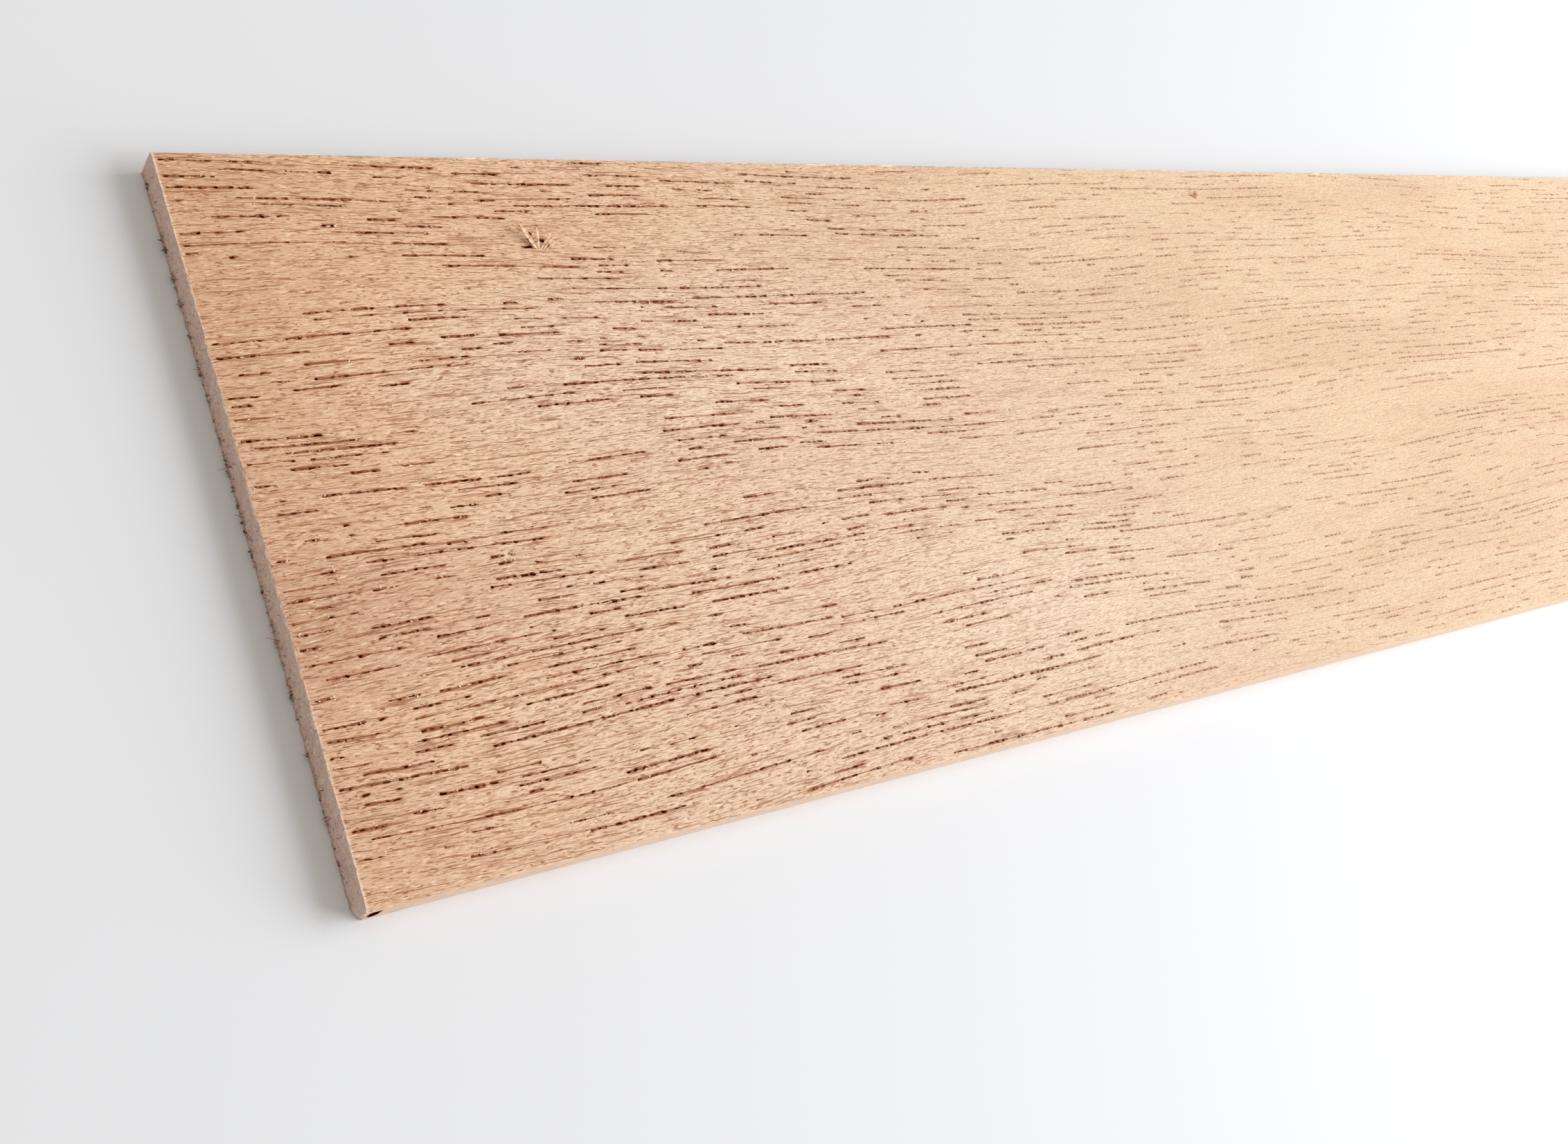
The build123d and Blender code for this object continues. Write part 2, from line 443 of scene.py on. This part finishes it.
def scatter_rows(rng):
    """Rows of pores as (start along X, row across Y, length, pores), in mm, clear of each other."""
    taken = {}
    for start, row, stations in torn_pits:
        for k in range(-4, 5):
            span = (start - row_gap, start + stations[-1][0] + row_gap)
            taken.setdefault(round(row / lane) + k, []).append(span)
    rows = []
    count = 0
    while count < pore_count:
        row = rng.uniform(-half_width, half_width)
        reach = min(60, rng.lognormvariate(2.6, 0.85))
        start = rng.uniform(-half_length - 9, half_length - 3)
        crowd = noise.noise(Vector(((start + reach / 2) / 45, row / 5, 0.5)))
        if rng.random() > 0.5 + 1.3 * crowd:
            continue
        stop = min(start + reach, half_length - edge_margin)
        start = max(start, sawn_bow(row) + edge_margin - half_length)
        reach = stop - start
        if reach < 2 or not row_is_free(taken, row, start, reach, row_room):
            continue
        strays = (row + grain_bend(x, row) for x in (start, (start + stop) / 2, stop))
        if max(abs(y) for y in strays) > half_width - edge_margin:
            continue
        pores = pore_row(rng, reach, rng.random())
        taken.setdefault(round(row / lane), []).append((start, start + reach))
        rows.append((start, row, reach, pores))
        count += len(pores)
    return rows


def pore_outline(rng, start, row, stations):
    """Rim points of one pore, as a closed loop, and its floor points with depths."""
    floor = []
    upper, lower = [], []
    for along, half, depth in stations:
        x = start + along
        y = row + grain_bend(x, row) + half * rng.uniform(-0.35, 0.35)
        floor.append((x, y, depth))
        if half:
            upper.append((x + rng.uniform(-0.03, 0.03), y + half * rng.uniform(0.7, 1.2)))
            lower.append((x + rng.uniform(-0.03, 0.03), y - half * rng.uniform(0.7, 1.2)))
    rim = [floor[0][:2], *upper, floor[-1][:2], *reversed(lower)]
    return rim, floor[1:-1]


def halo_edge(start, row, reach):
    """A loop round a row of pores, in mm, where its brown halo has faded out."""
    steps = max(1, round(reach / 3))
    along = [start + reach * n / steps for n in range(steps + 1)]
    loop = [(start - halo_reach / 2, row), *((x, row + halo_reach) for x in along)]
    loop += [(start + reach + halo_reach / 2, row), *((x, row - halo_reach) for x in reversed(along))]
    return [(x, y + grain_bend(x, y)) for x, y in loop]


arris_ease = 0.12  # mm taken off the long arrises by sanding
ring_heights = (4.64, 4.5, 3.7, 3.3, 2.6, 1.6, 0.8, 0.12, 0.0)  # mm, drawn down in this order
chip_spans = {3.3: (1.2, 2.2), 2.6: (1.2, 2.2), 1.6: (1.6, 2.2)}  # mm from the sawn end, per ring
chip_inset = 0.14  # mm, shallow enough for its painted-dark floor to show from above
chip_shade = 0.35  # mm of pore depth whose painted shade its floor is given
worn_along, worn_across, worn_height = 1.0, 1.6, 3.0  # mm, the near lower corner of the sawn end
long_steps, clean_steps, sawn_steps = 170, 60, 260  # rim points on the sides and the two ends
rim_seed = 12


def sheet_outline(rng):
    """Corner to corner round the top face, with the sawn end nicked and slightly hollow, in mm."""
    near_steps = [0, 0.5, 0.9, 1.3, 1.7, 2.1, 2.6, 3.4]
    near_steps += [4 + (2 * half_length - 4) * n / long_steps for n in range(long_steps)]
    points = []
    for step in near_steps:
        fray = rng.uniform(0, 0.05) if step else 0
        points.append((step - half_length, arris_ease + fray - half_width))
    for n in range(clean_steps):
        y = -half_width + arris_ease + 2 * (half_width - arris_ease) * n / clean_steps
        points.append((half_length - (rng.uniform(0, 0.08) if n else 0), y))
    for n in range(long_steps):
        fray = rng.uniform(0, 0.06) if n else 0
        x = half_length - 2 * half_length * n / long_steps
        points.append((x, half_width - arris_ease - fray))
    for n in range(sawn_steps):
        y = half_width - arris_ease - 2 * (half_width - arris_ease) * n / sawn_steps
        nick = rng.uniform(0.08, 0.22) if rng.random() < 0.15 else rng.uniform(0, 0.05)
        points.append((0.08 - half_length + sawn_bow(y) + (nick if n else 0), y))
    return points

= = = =

#### [EXERCISE DIRECTIONS]
Using the listing above, show each line holding the string "this".

#### [WRITTEN SOLUTION]
The build123d and Blender code for this object continues. Write part 2, from line 443 of scene.py on. This part finishes it.
ring_heights = (4.64, 4.5, 3.7, 3.3, 2.6, 1.6, 0.8, 0.12, 0.0)  # mm, drawn down in this order